Required work - Give all of the lines again exactly as they read.

Data to use -
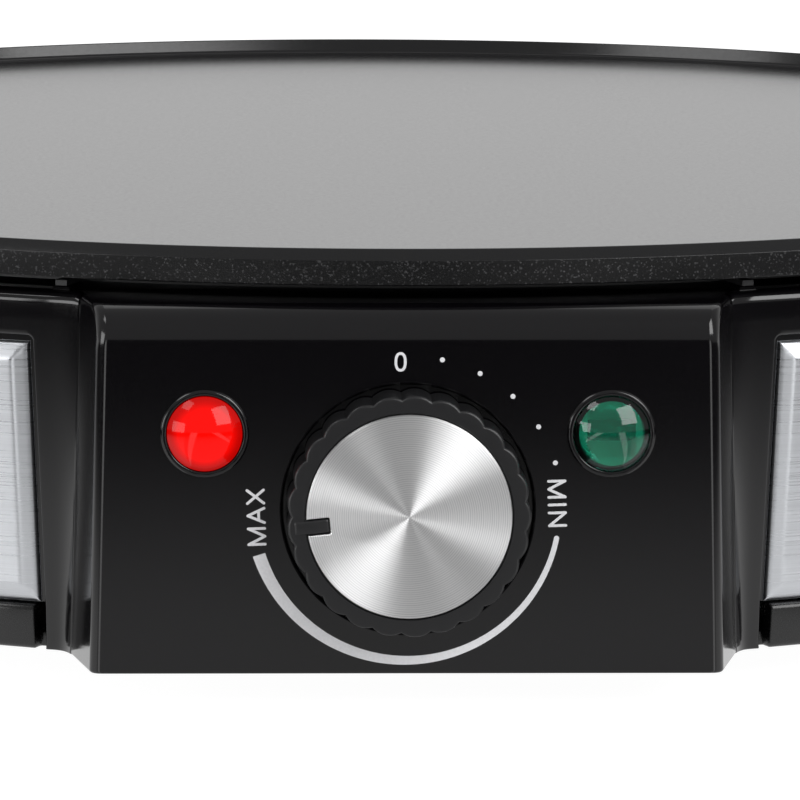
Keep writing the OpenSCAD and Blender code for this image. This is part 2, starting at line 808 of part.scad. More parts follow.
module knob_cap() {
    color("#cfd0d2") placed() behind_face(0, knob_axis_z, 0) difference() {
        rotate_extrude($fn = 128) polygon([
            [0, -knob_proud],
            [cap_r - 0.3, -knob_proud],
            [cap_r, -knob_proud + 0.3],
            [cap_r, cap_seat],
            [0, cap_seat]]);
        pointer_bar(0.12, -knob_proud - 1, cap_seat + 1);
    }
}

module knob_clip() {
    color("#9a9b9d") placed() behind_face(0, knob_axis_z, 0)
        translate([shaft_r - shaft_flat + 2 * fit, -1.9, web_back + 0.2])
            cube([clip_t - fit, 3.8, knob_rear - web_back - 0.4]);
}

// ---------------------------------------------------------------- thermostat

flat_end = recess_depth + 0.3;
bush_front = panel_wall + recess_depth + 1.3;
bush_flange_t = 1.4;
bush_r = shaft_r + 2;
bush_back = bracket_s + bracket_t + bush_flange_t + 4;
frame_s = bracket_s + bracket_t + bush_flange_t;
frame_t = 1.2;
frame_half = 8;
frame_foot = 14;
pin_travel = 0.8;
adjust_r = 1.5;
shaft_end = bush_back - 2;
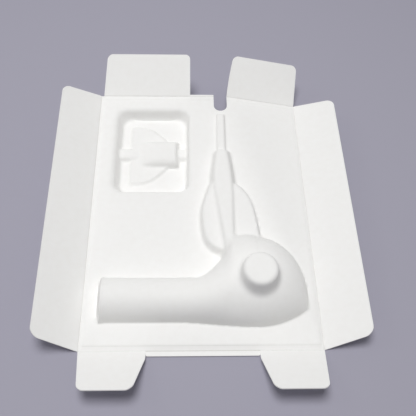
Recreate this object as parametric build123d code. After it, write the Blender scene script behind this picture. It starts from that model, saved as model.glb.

Task answer -
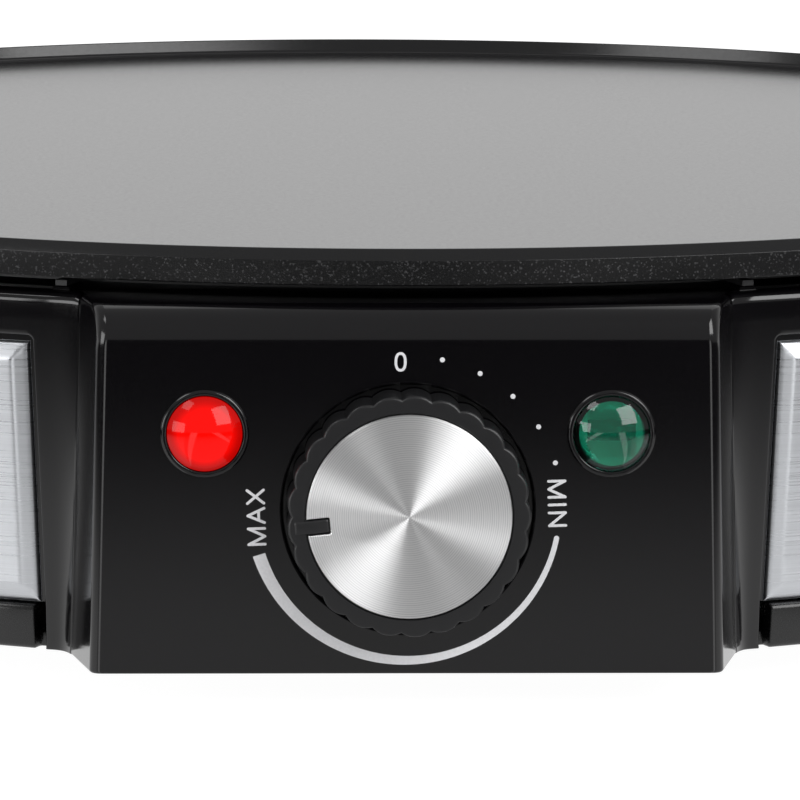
Keep writing the OpenSCAD and Blender code for this image. This is part 2, starting at line 808 of part.scad. More parts follow.
module knob_cap() {
    color("#cfd0d2") placed() behind_face(0, knob_axis_z, 0) difference() {
        rotate_extrude($fn = 128) polygon([
            [0, -knob_proud],
            [cap_r - 0.3, -knob_proud],
            [cap_r, -knob_proud + 0.3],
            [cap_r, cap_seat],
            [0, cap_seat]]);
        pointer_bar(0.12, -knob_proud - 1, cap_seat + 1);
    }
}

module knob_clip() {
    color("#9a9b9d") placed() behind_face(0, knob_axis_z, 0)
        translate([shaft_r - shaft_flat + 2 * fit, -1.9, web_back + 0.2])
            cube([clip_t - fit, 3.8, knob_rear - web_back - 0.4]);
}

// ---------------------------------------------------------------- thermostat

flat_end = recess_depth + 0.3;
bush_front = panel_wall + recess_depth + 1.3;
bush_flange_t = 1.4;
bush_r = shaft_r + 2;
bush_back = bracket_s + bracket_t + bush_flange_t + 4;
frame_s = bracket_s + bracket_t + bush_flange_t;
frame_t = 1.2;
frame_half = 8;
frame_foot = 14;
pin_travel = 0.8;
adjust_r = 1.5;
shaft_end = bush_back - 2;
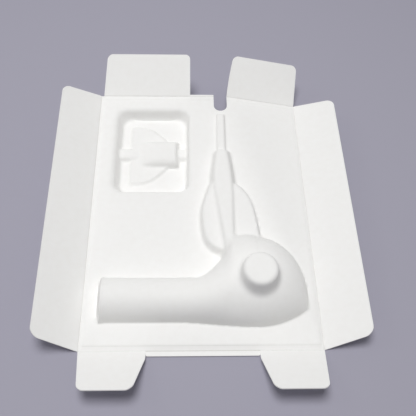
Recreate this object as parametric build123d code. After it, write the Blender scene script behind this picture. It starts from that model, saved as model.glb.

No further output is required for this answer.